STATED EXERCISE =
Transcribe all the records exactly and omit any images they hold.

+-------+

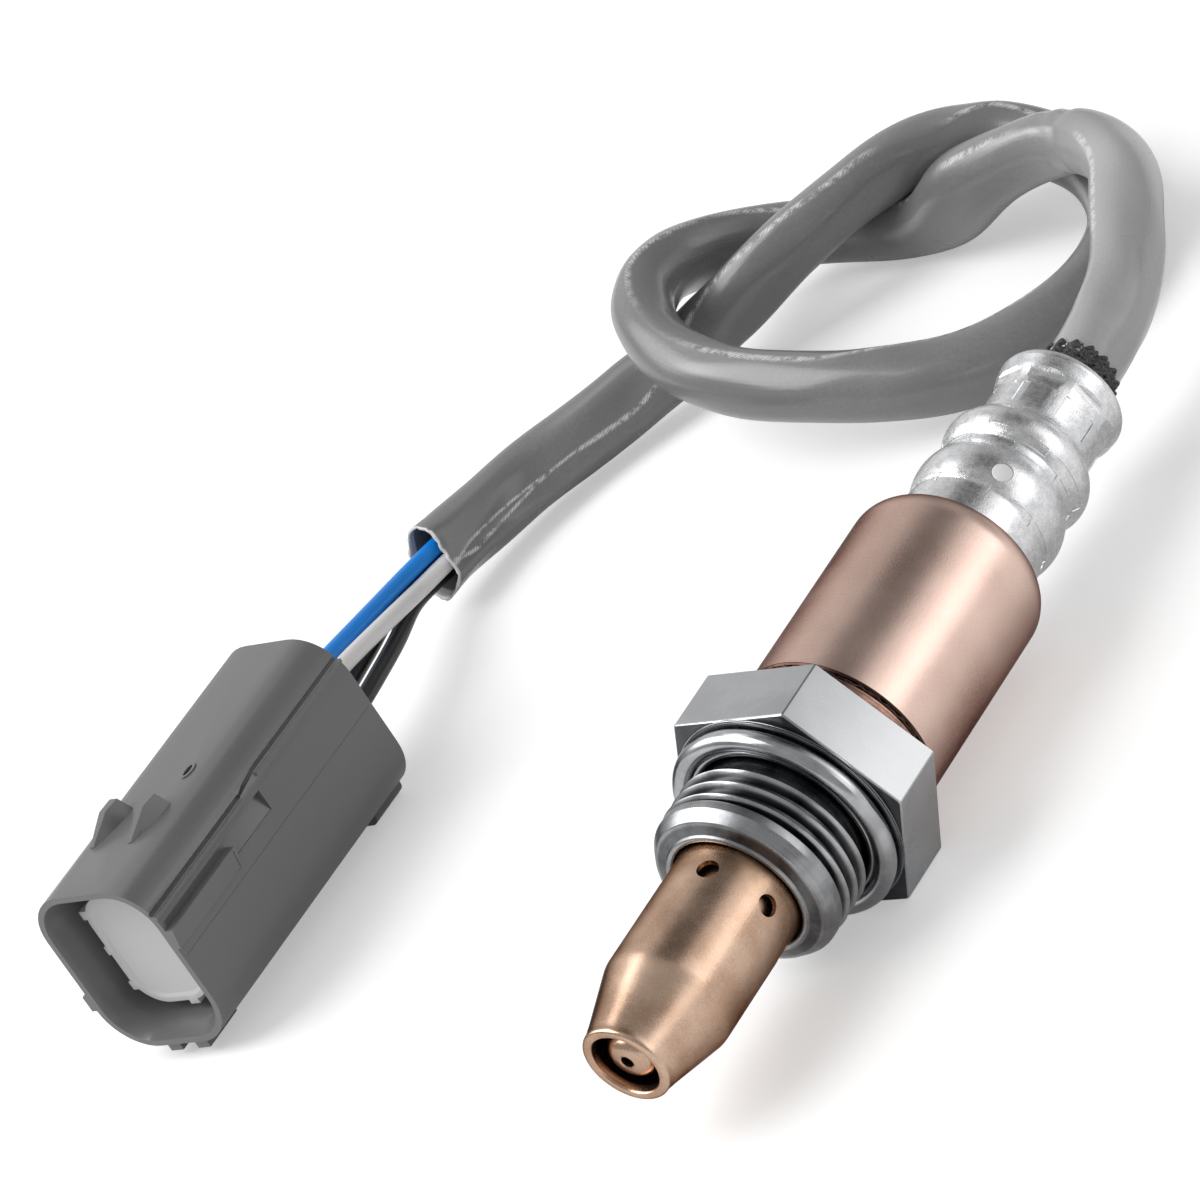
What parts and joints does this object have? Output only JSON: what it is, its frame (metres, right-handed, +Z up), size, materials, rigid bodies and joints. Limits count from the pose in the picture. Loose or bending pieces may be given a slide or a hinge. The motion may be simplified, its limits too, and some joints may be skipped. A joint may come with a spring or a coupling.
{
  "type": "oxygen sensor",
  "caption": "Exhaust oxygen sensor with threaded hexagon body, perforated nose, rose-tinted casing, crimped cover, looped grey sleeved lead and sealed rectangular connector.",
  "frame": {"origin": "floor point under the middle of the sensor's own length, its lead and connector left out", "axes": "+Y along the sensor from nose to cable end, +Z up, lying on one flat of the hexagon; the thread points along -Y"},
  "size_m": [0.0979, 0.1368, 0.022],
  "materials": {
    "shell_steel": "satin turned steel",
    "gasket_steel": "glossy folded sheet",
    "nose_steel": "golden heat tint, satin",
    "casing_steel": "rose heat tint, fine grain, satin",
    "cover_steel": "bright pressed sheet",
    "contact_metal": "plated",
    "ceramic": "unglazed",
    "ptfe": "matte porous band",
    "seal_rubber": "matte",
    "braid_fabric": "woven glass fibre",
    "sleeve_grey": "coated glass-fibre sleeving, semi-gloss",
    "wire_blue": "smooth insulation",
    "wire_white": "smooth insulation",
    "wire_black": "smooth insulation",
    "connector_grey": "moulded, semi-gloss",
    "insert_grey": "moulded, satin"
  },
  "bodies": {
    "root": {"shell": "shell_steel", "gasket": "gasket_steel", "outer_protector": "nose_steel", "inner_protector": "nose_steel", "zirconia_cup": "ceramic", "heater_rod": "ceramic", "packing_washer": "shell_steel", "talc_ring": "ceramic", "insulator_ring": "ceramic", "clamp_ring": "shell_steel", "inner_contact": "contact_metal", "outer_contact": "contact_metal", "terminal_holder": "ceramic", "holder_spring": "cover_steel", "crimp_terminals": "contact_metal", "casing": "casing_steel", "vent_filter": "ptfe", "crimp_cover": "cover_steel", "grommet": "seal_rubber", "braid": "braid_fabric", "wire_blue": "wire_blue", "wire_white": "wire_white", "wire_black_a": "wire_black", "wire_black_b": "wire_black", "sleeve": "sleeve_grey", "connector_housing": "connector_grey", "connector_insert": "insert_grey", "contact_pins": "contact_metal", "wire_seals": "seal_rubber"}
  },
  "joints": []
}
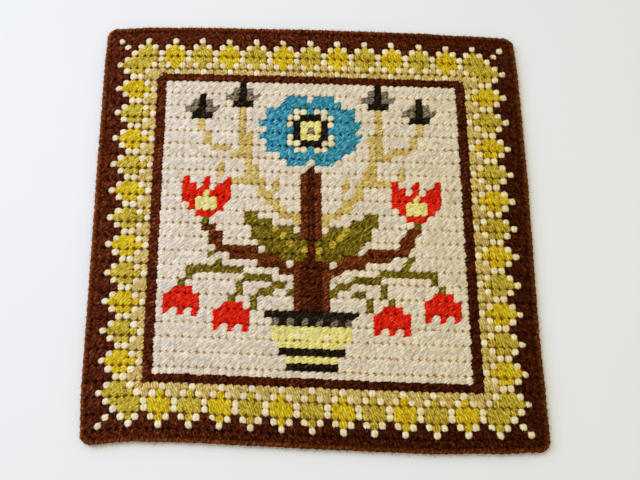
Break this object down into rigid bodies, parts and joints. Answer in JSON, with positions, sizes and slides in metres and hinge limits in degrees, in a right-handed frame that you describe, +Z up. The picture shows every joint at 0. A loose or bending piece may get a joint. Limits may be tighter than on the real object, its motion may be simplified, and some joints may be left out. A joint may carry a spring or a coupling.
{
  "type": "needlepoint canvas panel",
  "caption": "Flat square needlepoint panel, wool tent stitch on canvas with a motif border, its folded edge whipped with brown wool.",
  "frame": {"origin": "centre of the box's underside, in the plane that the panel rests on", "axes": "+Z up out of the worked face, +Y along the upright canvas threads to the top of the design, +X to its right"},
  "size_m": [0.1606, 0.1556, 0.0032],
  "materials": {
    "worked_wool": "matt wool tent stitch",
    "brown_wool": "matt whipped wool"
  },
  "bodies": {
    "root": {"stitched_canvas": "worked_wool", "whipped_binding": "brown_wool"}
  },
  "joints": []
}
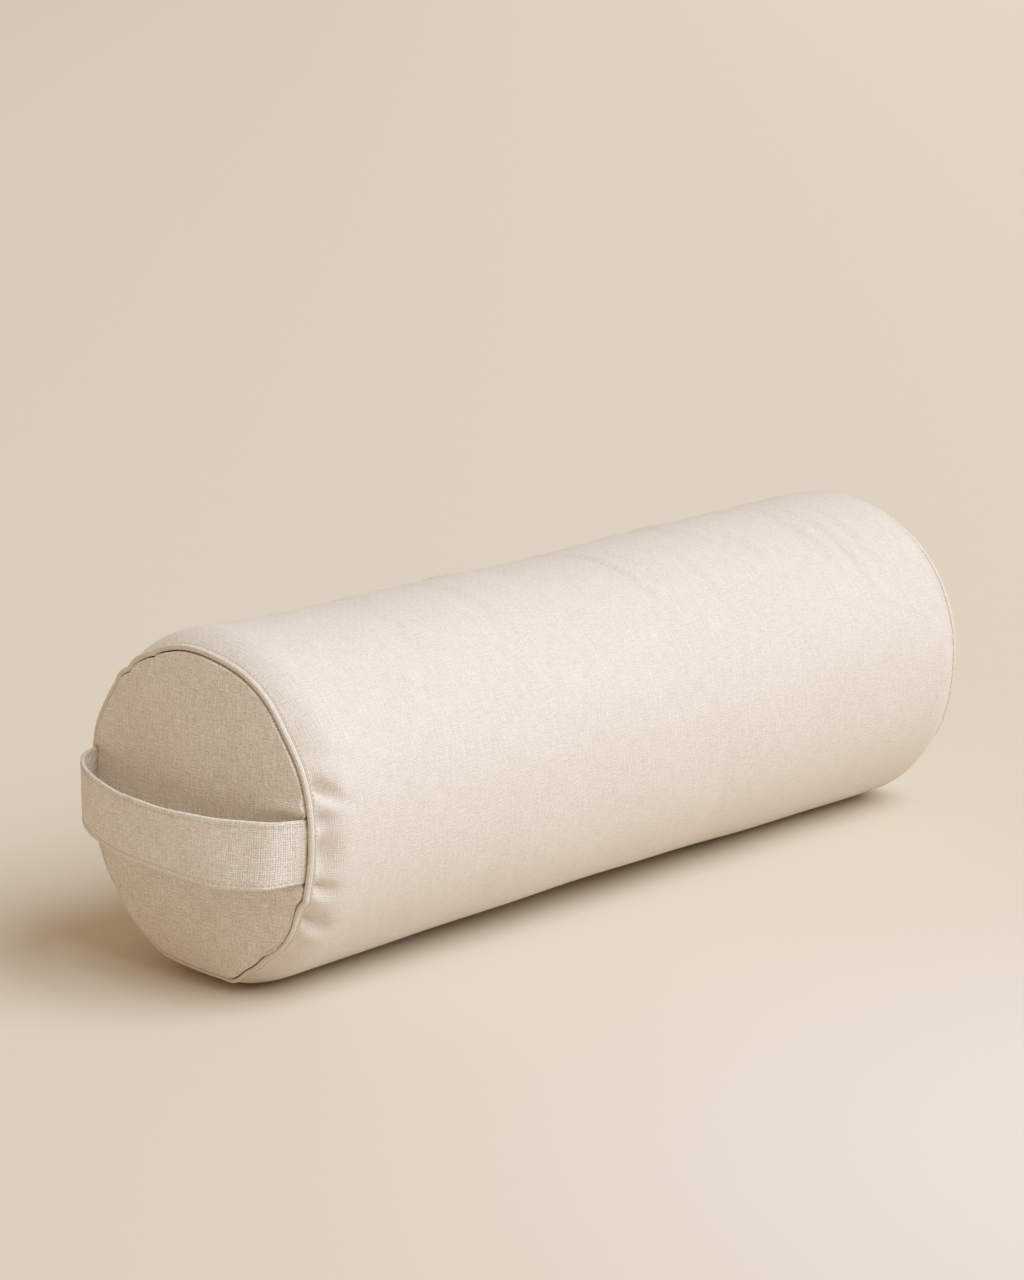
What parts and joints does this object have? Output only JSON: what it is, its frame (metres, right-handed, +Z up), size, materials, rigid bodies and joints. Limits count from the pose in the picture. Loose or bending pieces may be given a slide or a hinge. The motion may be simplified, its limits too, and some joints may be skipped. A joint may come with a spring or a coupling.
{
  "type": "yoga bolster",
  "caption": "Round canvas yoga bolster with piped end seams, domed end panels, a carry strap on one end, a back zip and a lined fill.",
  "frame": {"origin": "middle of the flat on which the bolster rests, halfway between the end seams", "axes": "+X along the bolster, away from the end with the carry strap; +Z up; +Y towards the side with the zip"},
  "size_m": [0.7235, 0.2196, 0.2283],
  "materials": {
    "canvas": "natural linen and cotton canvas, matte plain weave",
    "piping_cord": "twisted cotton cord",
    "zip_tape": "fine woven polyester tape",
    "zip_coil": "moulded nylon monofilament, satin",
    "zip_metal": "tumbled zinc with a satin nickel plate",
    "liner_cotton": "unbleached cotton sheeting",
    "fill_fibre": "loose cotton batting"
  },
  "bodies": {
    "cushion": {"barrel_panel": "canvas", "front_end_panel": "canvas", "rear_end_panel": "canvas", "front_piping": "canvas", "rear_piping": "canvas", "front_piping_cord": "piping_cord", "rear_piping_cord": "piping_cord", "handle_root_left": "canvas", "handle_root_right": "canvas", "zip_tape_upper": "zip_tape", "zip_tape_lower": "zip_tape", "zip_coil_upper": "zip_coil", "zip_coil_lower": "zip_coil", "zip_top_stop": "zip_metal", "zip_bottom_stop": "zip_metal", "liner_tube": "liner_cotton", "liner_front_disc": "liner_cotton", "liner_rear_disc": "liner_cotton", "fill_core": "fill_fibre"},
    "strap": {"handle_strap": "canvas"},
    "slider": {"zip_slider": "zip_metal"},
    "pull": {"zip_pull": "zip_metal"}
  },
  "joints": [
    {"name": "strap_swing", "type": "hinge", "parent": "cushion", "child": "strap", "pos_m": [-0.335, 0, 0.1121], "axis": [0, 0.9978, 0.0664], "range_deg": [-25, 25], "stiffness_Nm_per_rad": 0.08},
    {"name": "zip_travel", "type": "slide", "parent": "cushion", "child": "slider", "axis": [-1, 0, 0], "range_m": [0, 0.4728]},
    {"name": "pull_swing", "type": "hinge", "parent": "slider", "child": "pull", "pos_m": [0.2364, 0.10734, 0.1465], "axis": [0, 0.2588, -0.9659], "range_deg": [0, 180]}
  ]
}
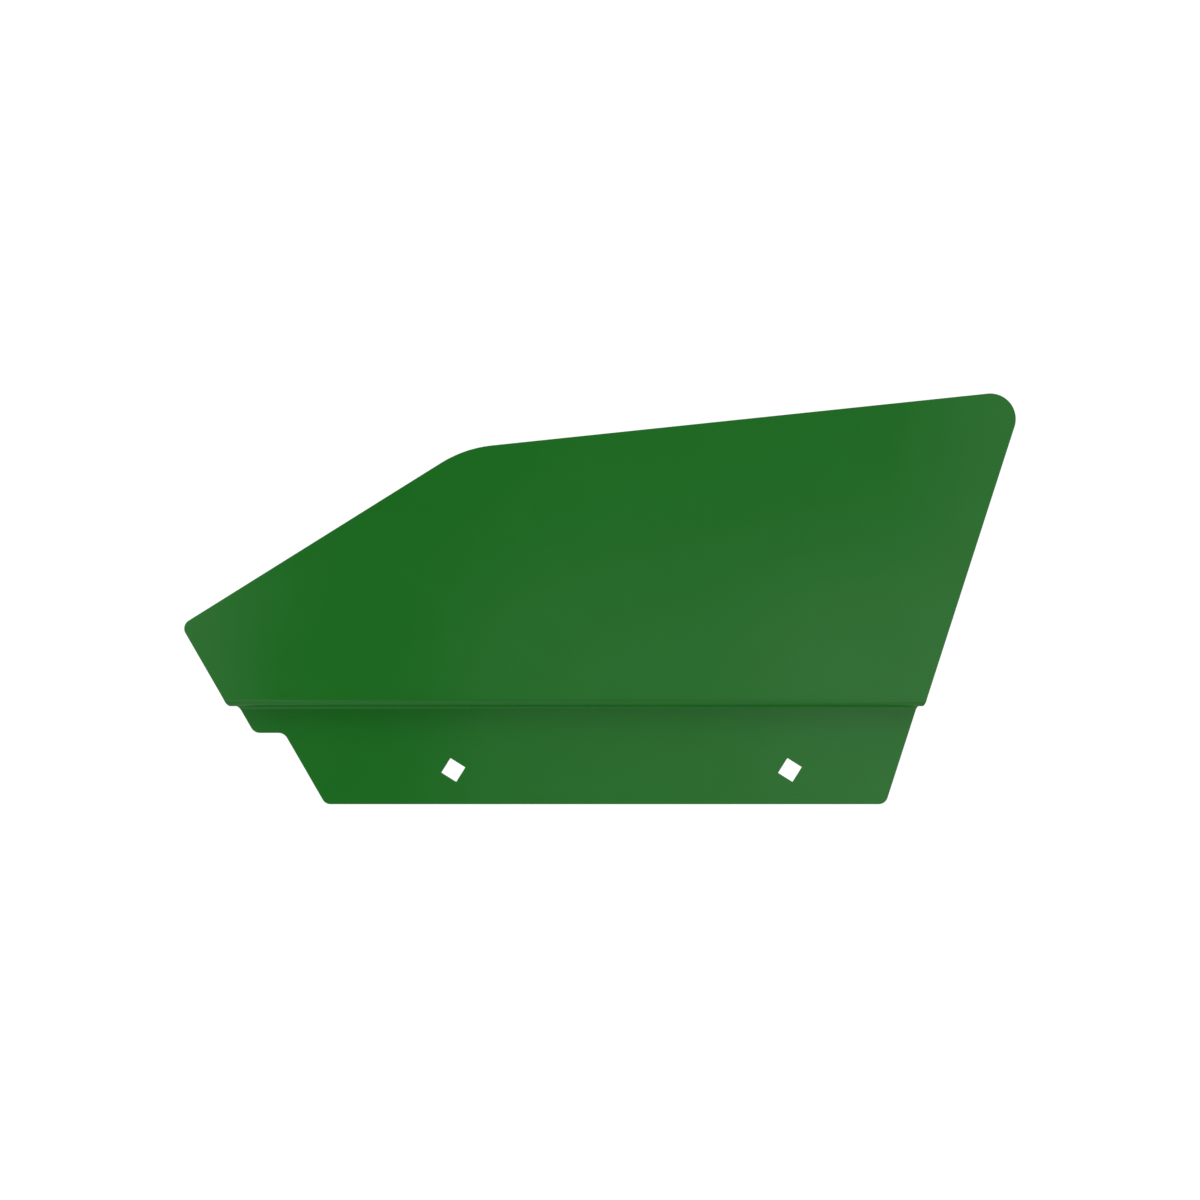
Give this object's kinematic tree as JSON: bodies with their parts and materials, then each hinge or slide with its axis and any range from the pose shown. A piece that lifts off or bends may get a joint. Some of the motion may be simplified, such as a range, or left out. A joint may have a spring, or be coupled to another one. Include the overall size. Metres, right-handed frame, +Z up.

+-------+

RESPONSE TO THE EXERCISE =
What parts and joints does this object have? Output only JSON: what it is, its frame (metres, right-handed, +Z up), size, materials, rigid bodies and joints. Limits count from the pose in the picture. Loose or bending pieces may be given a slide or a hinge. The motion may be simplified, its limits too, and some joints may be skipped. A joint may come with a spring or a coupling.
{
  "type": "oxygen sensor",
  "caption": "Exhaust oxygen sensor with threaded hexagon body, perforated nose, rose-tinted casing, crimped cover, looped grey sleeved lead and sealed rectangular connector.",
  "frame": {"origin": "floor point under the middle of the sensor's own length, its lead and connector left out", "axes": "+Y along the sensor from nose to cable end, +Z up, lying on one flat of the hexagon; the thread points along -Y"},
  "size_m": [0.0979, 0.1368, 0.022],
  "materials": {
    "shell_steel": "satin turned steel",
    "gasket_steel": "glossy folded sheet",
    "nose_steel": "golden heat tint, satin",
    "casing_steel": "rose heat tint, fine grain, satin",
    "cover_steel": "bright pressed sheet",
    "contact_metal": "plated",
    "ceramic": "unglazed",
    "ptfe": "matte porous band",
    "seal_rubber": "matte",
    "braid_fabric": "woven glass fibre",
    "sleeve_grey": "coated glass-fibre sleeving, semi-gloss",
    "wire_blue": "smooth insulation",
    "wire_white": "smooth insulation",
    "wire_black": "smooth insulation",
    "connector_grey": "moulded, semi-gloss",
    "insert_grey": "moulded, satin"
  },
  "bodies": {
    "root": {"shell": "shell_steel", "gasket": "gasket_steel", "outer_protector": "nose_steel", "inner_protector": "nose_steel", "zirconia_cup": "ceramic", "heater_rod": "ceramic", "packing_washer": "shell_steel", "talc_ring": "ceramic", "insulator_ring": "ceramic", "clamp_ring": "shell_steel", "inner_contact": "contact_metal", "outer_contact": "contact_metal", "terminal_holder": "ceramic", "holder_spring": "cover_steel", "crimp_terminals": "contact_metal", "casing": "casing_steel", "vent_filter": "ptfe", "crimp_cover": "cover_steel", "grommet": "seal_rubber", "braid": "braid_fabric", "wire_blue": "wire_blue", "wire_white": "wire_white", "wire_black_a": "wire_black", "wire_black_b": "wire_black", "sleeve": "sleeve_grey", "connector_housing": "connector_grey", "connector_insert": "insert_grey", "contact_pins": "contact_metal", "wire_seals": "seal_rubber"}
  },
  "joints": []
}
Break this object down into rigid bodies, parts and joints. Answer in JSON, with positions, sizes and slides in metres and hinge limits in degrees, in a right-handed frame that you describe, +Z up. The picture shows every joint at 0. A loose or bending piece may get a joint. Limits may be tighter than on the real object, its motion may be simplified, and some joints may be left out. A joint may carry a spring or a coupling.
{
  "type": "needlepoint canvas panel",
  "caption": "Flat square needlepoint panel, wool tent stitch on canvas with a motif border, its folded edge whipped with brown wool.",
  "frame": {"origin": "centre of the box's underside, in the plane that the panel rests on", "axes": "+Z up out of the worked face, +Y along the upright canvas threads to the top of the design, +X to its right"},
  "size_m": [0.1606, 0.1556, 0.0032],
  "materials": {
    "worked_wool": "matt wool tent stitch",
    "brown_wool": "matt whipped wool"
  },
  "bodies": {
    "root": {"stitched_canvas": "worked_wool", "whipped_binding": "brown_wool"}
  },
  "joints": []
}
What parts and joints does this object have? Output only JSON: what it is, its frame (metres, right-handed, +Z up), size, materials, rigid bodies and joints. Limits count from the pose in the picture. Loose or bending pieces may be given a slide or a hinge. The motion may be simplified, its limits too, and some joints may be skipped. A joint may come with a spring or a coupling.
{
  "type": "yoga bolster",
  "caption": "Round canvas yoga bolster with piped end seams, domed end panels, a carry strap on one end, a back zip and a lined fill.",
  "frame": {"origin": "middle of the flat on which the bolster rests, halfway between the end seams", "axes": "+X along the bolster, away from the end with the carry strap; +Z up; +Y towards the side with the zip"},
  "size_m": [0.7235, 0.2196, 0.2283],
  "materials": {
    "canvas": "natural linen and cotton canvas, matte plain weave",
    "piping_cord": "twisted cotton cord",
    "zip_tape": "fine woven polyester tape",
    "zip_coil": "moulded nylon monofilament, satin",
    "zip_metal": "tumbled zinc with a satin nickel plate",
    "liner_cotton": "unbleached cotton sheeting",
    "fill_fibre": "loose cotton batting"
  },
  "bodies": {
    "cushion": {"barrel_panel": "canvas", "front_end_panel": "canvas", "rear_end_panel": "canvas", "front_piping": "canvas", "rear_piping": "canvas", "front_piping_cord": "piping_cord", "rear_piping_cord": "piping_cord", "handle_root_left": "canvas", "handle_root_right": "canvas", "zip_tape_upper": "zip_tape", "zip_tape_lower": "zip_tape", "zip_coil_upper": "zip_coil", "zip_coil_lower": "zip_coil", "zip_top_stop": "zip_metal", "zip_bottom_stop": "zip_metal", "liner_tube": "liner_cotton", "liner_front_disc": "liner_cotton", "liner_rear_disc": "liner_cotton", "fill_core": "fill_fibre"},
    "strap": {"handle_strap": "canvas"},
    "slider": {"zip_slider": "zip_metal"},
    "pull": {"zip_pull": "zip_metal"}
  },
  "joints": [
    {"name": "strap_swing", "type": "hinge", "parent": "cushion", "child": "strap", "pos_m": [-0.335, 0, 0.1121], "axis": [0, 0.9978, 0.0664], "range_deg": [-25, 25], "stiffness_Nm_per_rad": 0.08},
    {"name": "zip_travel", "type": "slide", "parent": "cushion", "child": "slider", "axis": [-1, 0, 0], "range_m": [0, 0.4728]},
    {"name": "pull_swing", "type": "hinge", "parent": "slider", "child": "pull", "pos_m": [0.2364, 0.10734, 0.1465], "axis": [0, 0.2588, -0.9659], "range_deg": [0, 180]}
  ]
}
Give this object's kinematic tree as JSON: bodies with their parts and materials, then each hinge or slide with its axis and any range from the pose shown. A piece that lifts off or bends may get a joint. Some of the motion may be simplified, such as a range, or left out. A joint may have a spring, or be coupled to another one. Include the overall size. Metres, right-handed frame, +Z up.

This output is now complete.